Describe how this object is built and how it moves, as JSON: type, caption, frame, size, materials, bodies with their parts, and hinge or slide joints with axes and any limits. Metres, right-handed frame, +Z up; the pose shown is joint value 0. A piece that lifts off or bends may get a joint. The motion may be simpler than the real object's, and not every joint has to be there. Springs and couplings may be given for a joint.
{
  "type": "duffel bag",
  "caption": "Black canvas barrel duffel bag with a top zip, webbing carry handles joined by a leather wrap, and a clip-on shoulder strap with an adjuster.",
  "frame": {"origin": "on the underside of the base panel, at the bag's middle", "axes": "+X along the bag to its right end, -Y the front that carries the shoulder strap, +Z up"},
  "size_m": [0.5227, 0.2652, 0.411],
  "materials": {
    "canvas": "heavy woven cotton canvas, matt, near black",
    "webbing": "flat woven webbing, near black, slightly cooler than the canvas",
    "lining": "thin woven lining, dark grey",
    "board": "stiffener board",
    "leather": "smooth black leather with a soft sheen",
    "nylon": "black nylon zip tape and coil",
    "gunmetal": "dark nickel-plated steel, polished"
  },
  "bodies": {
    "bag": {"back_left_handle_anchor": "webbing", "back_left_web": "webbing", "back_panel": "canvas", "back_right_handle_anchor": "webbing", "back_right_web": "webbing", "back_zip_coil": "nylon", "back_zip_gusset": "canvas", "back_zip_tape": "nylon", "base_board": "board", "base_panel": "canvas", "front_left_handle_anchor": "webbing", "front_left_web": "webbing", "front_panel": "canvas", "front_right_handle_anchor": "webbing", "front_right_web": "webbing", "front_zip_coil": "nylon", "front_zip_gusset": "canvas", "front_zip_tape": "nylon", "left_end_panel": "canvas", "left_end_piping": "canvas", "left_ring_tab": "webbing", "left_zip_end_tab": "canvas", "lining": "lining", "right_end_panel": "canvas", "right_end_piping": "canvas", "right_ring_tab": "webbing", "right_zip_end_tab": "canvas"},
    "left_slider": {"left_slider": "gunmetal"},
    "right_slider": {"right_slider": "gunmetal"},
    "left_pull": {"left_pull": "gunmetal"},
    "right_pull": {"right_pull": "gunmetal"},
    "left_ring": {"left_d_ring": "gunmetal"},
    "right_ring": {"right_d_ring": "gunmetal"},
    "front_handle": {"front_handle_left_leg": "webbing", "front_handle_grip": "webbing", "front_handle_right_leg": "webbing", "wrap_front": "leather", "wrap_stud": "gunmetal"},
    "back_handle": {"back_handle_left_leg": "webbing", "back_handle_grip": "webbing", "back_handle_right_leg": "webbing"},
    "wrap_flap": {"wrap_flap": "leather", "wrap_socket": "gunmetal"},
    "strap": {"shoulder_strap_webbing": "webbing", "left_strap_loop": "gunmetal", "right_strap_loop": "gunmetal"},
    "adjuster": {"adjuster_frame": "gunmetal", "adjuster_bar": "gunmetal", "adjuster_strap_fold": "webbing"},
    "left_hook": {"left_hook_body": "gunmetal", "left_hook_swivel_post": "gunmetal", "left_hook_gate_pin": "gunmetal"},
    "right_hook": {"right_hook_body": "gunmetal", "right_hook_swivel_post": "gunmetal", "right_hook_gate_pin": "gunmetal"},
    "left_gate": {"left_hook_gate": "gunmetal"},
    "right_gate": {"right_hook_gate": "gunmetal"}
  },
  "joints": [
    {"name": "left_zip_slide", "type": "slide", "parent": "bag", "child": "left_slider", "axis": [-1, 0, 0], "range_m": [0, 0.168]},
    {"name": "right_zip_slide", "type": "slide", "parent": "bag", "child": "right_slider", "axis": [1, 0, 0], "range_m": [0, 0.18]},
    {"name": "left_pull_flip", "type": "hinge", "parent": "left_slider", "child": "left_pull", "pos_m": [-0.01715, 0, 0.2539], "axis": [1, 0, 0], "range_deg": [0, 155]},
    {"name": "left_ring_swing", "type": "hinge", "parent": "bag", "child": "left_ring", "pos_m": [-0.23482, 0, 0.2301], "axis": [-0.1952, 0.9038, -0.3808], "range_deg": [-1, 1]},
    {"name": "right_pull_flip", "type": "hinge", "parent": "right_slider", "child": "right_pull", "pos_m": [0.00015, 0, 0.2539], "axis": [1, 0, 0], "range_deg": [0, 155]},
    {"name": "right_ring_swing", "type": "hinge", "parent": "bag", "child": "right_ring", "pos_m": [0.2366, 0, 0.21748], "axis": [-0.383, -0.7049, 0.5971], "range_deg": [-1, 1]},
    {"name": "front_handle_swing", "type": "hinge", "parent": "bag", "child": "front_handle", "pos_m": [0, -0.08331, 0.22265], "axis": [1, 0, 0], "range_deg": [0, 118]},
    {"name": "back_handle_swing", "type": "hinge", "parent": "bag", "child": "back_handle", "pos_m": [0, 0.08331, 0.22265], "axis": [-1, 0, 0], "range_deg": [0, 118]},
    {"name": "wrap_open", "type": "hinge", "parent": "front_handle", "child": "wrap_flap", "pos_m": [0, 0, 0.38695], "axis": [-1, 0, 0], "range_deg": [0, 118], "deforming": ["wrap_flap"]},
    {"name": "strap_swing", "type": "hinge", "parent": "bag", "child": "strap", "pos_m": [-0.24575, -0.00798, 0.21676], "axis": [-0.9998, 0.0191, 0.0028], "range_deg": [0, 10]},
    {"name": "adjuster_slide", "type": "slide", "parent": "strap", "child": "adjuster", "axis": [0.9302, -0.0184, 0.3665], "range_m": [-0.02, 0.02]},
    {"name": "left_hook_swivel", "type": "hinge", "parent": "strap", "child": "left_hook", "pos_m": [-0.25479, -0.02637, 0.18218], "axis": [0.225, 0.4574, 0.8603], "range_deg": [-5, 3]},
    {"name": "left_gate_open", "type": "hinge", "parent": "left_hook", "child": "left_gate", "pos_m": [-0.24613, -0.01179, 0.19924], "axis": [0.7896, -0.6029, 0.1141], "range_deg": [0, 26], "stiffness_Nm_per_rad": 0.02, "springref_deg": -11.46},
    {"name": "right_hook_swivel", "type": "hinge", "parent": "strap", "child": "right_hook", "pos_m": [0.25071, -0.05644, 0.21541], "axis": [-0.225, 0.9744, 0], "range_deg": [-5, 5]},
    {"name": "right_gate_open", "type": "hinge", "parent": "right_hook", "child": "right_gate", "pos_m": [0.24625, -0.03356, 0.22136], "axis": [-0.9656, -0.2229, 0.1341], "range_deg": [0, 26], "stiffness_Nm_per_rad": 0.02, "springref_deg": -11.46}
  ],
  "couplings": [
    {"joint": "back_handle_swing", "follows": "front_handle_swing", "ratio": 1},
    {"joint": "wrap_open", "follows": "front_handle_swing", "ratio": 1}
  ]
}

——————

Exercise brief:
Write out the full listing, keeping every line exactly as it is.

Reply to the exercise:
Describe how this object is built and how it moves, as JSON: type, caption, frame, size, materials, bodies with their parts, and hinge or slide joints with axes and any limits. Metres, right-handed frame, +Z up; the pose shown is joint value 0. A piece that lifts off or bends may get a joint. The motion may be simpler than the real object's, and not every joint has to be there. Springs and couplings may be given for a joint.
{
  "type": "duffel bag",
  "caption": "Black canvas barrel duffel bag with a top zip, webbing carry handles joined by a leather wrap, and a clip-on shoulder strap with an adjuster.",
  "frame": {"origin": "on the underside of the base panel, at the bag's middle", "axes": "+X along the bag to its right end, -Y the front that carries the shoulder strap, +Z up"},
  "size_m": [0.5227, 0.2652, 0.411],
  "materials": {
    "canvas": "heavy woven cotton canvas, matt, near black",
    "webbing": "flat woven webbing, near black, slightly cooler than the canvas",
    "lining": "thin woven lining, dark grey",
    "board": "stiffener board",
    "leather": "smooth black leather with a soft sheen",
    "nylon": "black nylon zip tape and coil",
    "gunmetal": "dark nickel-plated steel, polished"
  },
  "bodies": {
    "bag": {"back_left_handle_anchor": "webbing", "back_left_web": "webbing", "back_panel": "canvas", "back_right_handle_anchor": "webbing", "back_right_web": "webbing", "back_zip_coil": "nylon", "back_zip_gusset": "canvas", "back_zip_tape": "nylon", "base_board": "board", "base_panel": "canvas", "front_left_handle_anchor": "webbing", "front_left_web": "webbing", "front_panel": "canvas", "front_right_handle_anchor": "webbing", "front_right_web": "webbing", "front_zip_coil": "nylon", "front_zip_gusset": "canvas", "front_zip_tape": "nylon", "left_end_panel": "canvas", "left_end_piping": "canvas", "left_ring_tab": "webbing", "left_zip_end_tab": "canvas", "lining": "lining", "right_end_panel": "canvas", "right_end_piping": "canvas", "right_ring_tab": "webbing", "right_zip_end_tab": "canvas"},
    "left_slider": {"left_slider": "gunmetal"},
    "right_slider": {"right_slider": "gunmetal"},
    "left_pull": {"left_pull": "gunmetal"},
    "right_pull": {"right_pull": "gunmetal"},
    "left_ring": {"left_d_ring": "gunmetal"},
    "right_ring": {"right_d_ring": "gunmetal"},
    "front_handle": {"front_handle_left_leg": "webbing", "front_handle_grip": "webbing", "front_handle_right_leg": "webbing", "wrap_front": "leather", "wrap_stud": "gunmetal"},
    "back_handle": {"back_handle_left_leg": "webbing", "back_handle_grip": "webbing", "back_handle_right_leg": "webbing"},
    "wrap_flap": {"wrap_flap": "leather", "wrap_socket": "gunmetal"},
    "strap": {"shoulder_strap_webbing": "webbing", "left_strap_loop": "gunmetal", "right_strap_loop": "gunmetal"},
    "adjuster": {"adjuster_frame": "gunmetal", "adjuster_bar": "gunmetal", "adjuster_strap_fold": "webbing"},
    "left_hook": {"left_hook_body": "gunmetal", "left_hook_swivel_post": "gunmetal", "left_hook_gate_pin": "gunmetal"},
    "right_hook": {"right_hook_body": "gunmetal", "right_hook_swivel_post": "gunmetal", "right_hook_gate_pin": "gunmetal"},
    "left_gate": {"left_hook_gate": "gunmetal"},
    "right_gate": {"right_hook_gate": "gunmetal"}
  },
  "joints": [
    {"name": "left_zip_slide", "type": "slide", "parent": "bag", "child": "left_slider", "axis": [-1, 0, 0], "range_m": [0, 0.168]},
    {"name": "right_zip_slide", "type": "slide", "parent": "bag", "child": "right_slider", "axis": [1, 0, 0], "range_m": [0, 0.18]},
    {"name": "left_pull_flip", "type": "hinge", "parent": "left_slider", "child": "left_pull", "pos_m": [-0.01715, 0, 0.2539], "axis": [1, 0, 0], "range_deg": [0, 155]},
    {"name": "left_ring_swing", "type": "hinge", "parent": "bag", "child": "left_ring", "pos_m": [-0.23482, 0, 0.2301], "axis": [-0.1952, 0.9038, -0.3808], "range_deg": [-1, 1]},
    {"name": "right_pull_flip", "type": "hinge", "parent": "right_slider", "child": "right_pull", "pos_m": [0.00015, 0, 0.2539], "axis": [1, 0, 0], "range_deg": [0, 155]},
    {"name": "right_ring_swing", "type": "hinge", "parent": "bag", "child": "right_ring", "pos_m": [0.2366, 0, 0.21748], "axis": [-0.383, -0.7049, 0.5971], "range_deg": [-1, 1]},
    {"name": "front_handle_swing", "type": "hinge", "parent": "bag", "child": "front_handle", "pos_m": [0, -0.08331, 0.22265], "axis": [1, 0, 0], "range_deg": [0, 118]},
    {"name": "back_handle_swing", "type": "hinge", "parent": "bag", "child": "back_handle", "pos_m": [0, 0.08331, 0.22265], "axis": [-1, 0, 0], "range_deg": [0, 118]},
    {"name": "wrap_open", "type": "hinge", "parent": "front_handle", "child": "wrap_flap", "pos_m": [0, 0, 0.38695], "axis": [-1, 0, 0], "range_deg": [0, 118], "deforming": ["wrap_flap"]},
    {"name": "strap_swing", "type": "hinge", "parent": "bag", "child": "strap", "pos_m": [-0.24575, -0.00798, 0.21676], "axis": [-0.9998, 0.0191, 0.0028], "range_deg": [0, 10]},
    {"name": "adjuster_slide", "type": "slide", "parent": "strap", "child": "adjuster", "axis": [0.9302, -0.0184, 0.3665], "range_m": [-0.02, 0.02]},
    {"name": "left_hook_swivel", "type": "hinge", "parent": "strap", "child": "left_hook", "pos_m": [-0.25479, -0.02637, 0.18218], "axis": [0.225, 0.4574, 0.8603], "range_deg": [-5, 3]},
    {"name": "left_gate_open", "type": "hinge", "parent": "left_hook", "child": "left_gate", "pos_m": [-0.24613, -0.01179, 0.19924], "axis": [0.7896, -0.6029, 0.1141], "range_deg": [0, 26], "stiffness_Nm_per_rad": 0.02, "springref_deg": -11.46},
    {"name": "right_hook_swivel", "type": "hinge", "parent": "strap", "child": "right_hook", "pos_m": [0.25071, -0.05644, 0.21541], "axis": [-0.225, 0.9744, 0], "range_deg": [-5, 5]},
    {"name": "right_gate_open", "type": "hinge", "parent": "right_hook", "child": "right_gate", "pos_m": [0.24625, -0.03356, 0.22136], "axis": [-0.9656, -0.2229, 0.1341], "range_deg": [0, 26], "stiffness_Nm_per_rad": 0.02, "springref_deg": -11.46}
  ],
  "couplings": [
    {"joint": "back_handle_swing", "follows": "front_handle_swing", "ratio": 1},
    {"joint": "wrap_open", "follows": "front_handle_swing", "ratio": 1}
  ]
}